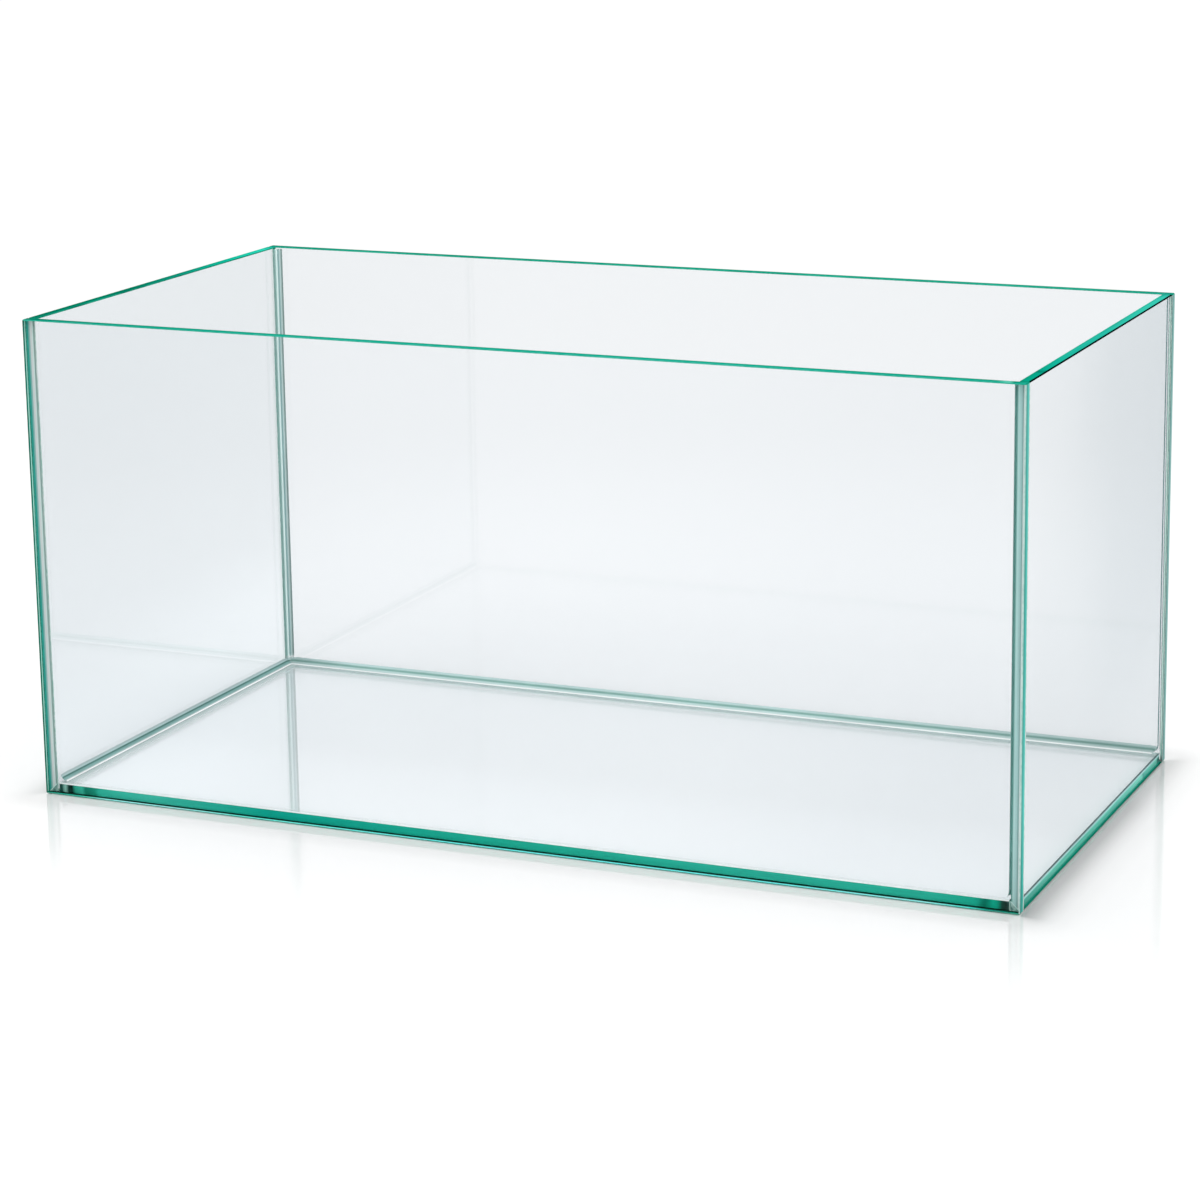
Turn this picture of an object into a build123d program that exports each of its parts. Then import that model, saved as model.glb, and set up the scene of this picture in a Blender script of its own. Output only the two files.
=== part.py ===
from build123d import *
import os

# A rimless all-glass aquarium: five float glass panes, bonded edge to face with silicone.
# The origin is the middle of the footprint on the surface that the tank stands on. +X runs along the
# tank towards its right-hand end, +Y towards its back and +Z up. All sizes are in millimetres.

# Outside size of the tank
tank_length = 600.0
tank_depth = 300.0
tank_height = 285.0

# Glass
wall_thickness = 6.0
base_thickness = 6.0
arris = 0.6  # flat ground at 45 degrees along every edge of a pane

# Silicone
bond_gap = 0.6  # structural layer between two panes
tool_radius = 6.0  # rounded tool that smooths the inside seams
bead_edge = 0.2  # how deep the tool bites past the glass, which gives the bead's rim its angle
bead_stop = 1.2  # the upright beads end this far below the rim

# Space inside the walls, above the base
inner_length = tank_length - 2 * wall_thickness
inner_depth = tank_depth - 2 * wall_thickness
bead_top = tank_height - bead_stop
bond_top = tank_height - arris
seam_height = base_thickness + tool_radius  # where an upright bead takes over from the base beads
seam_reach = 2 * tool_radius  # further from the walls than any base bead goes
bond_depth = bond_gap + arris  # the layer and the ground edges that it fills

ends = {"left": -1, "right": 1}
sides = {"front": -1, "back": 1}


def block(x_range, y_range, z_range):
    """A box between the given limits."""
    spans = [x_range, y_range, z_range]
    centre = [(low + high) / 2 for low, high in spans]
    return Pos(*centre) * Box(*[high - low for low, high in spans])


def pane(x_range, y_range, z_range):
    """A sheet of glass with the arris ground along all of its edges."""
    sheet = block(x_range, y_range, z_range)
    return chamfer(sheet.edges(), arris)


def ordered(a, b):
    return (min(a, b), max(a, b))


def make_panes():
    """Front and back run the full length and cover the ends of the side panes; the base lies inside."""
    half_length = tank_length / 2
    half_depth = tank_depth / 2
    full_height = (0, tank_height)
    panes = {}
    for side, sign in sides.items():
        y_range = ordered(sign * inner_depth / 2, sign * half_depth)
        panes[f"{side}_pane"] = pane((-half_length, half_length), y_range, full_height)

    cut_depth = inner_depth / 2 - bond_gap
    for end, sign in ends.items():
        x_range = ordered(sign * inner_length / 2, sign * half_length)
        panes[f"{end}_pane"] = pane(x_range, (-cut_depth, cut_depth), full_height)

    cut_length = inner_length / 2 - bond_gap
    base_depth = inner_depth / 2 - bond_gap
    panes["base_pane"] = pane(
        (-cut_length, cut_length), (-base_depth, base_depth), (0, base_thickness)
    )
    return panes


def inner_block(low, high):
    """The space inside the walls between two heights."""
    x, y = inner_length / 2, inner_depth / 2
    return block((-x, x), (-y, y), (low, high))


def mitre_foot(length_sign, y_range):
    """The bottom corner of a side pane's cut end, below a slanting line up to the top of the base."""
    outside, inside = length_sign * tank_length / 2, length_sign * inner_length / 2
    low, high = y_range
    corners = [(outside, low, 0), (inside, low, 0), (inside, low, base_thickness)]
    return extrude(make_face(Polyline(*corners, close=True)), high - low, dir=(0, 1, 0))


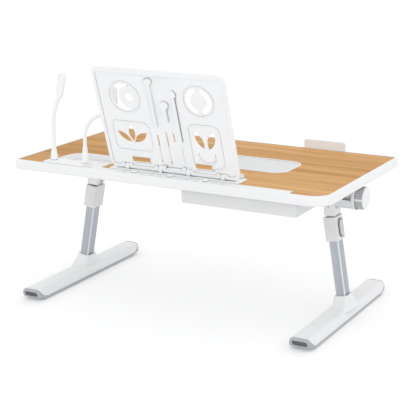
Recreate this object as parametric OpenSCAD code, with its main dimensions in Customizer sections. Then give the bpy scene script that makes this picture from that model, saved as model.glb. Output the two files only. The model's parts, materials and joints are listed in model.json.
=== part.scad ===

^^^^^^^^^^^^^^^^

# [WHAT THE EXERCISE ASKS]
Print the lines above, unchanged, from the start of the records to the line with "bead_stop = 1.2", including that final line.

# [RESULT OF THIS EXERCISE]
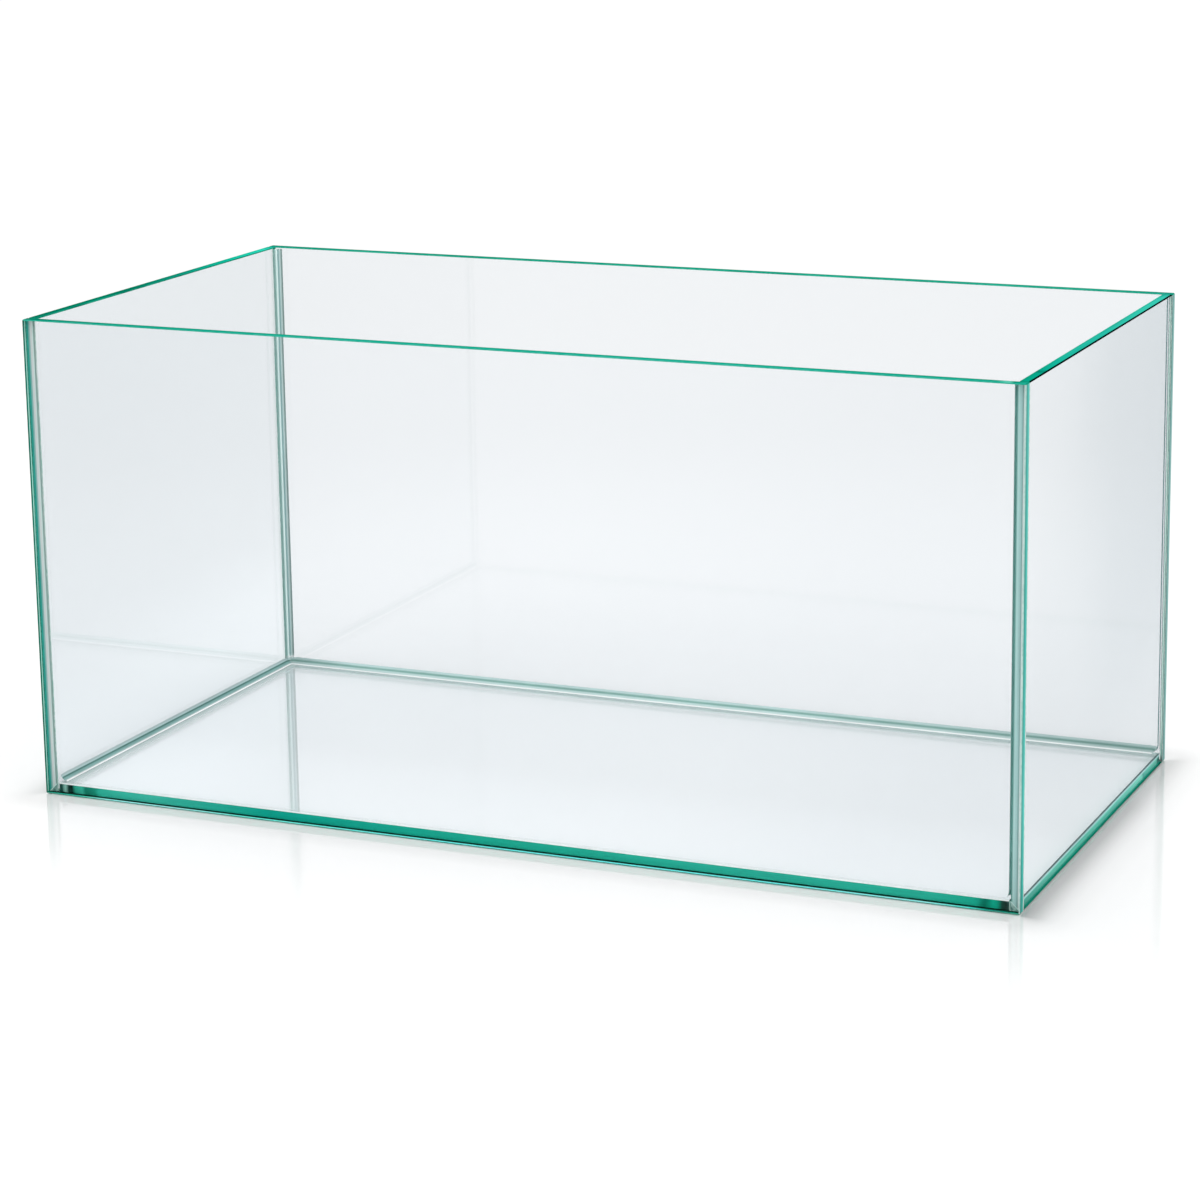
Turn this picture of an object into a build123d program that exports each of its parts. Then import that model, saved as model.glb, and set up the scene of this picture in a Blender script of its own. Output only the two files.
=== part.py ===
from build123d import *
import os

# A rimless all-glass aquarium: five float glass panes, bonded edge to face with silicone.
# The origin is the middle of the footprint on the surface that the tank stands on. +X runs along the
# tank towards its right-hand end, +Y towards its back and +Z up. All sizes are in millimetres.

# Outside size of the tank
tank_length = 600.0
tank_depth = 300.0
tank_height = 285.0

# Glass
wall_thickness = 6.0
base_thickness = 6.0
arris = 0.6  # flat ground at 45 degrees along every edge of a pane

# Silicone
bond_gap = 0.6  # structural layer between two panes
tool_radius = 6.0  # rounded tool that smooths the inside seams
bead_edge = 0.2  # how deep the tool bites past the glass, which gives the bead's rim its angle
bead_stop = 1.2  # the upright beads end this far below the rim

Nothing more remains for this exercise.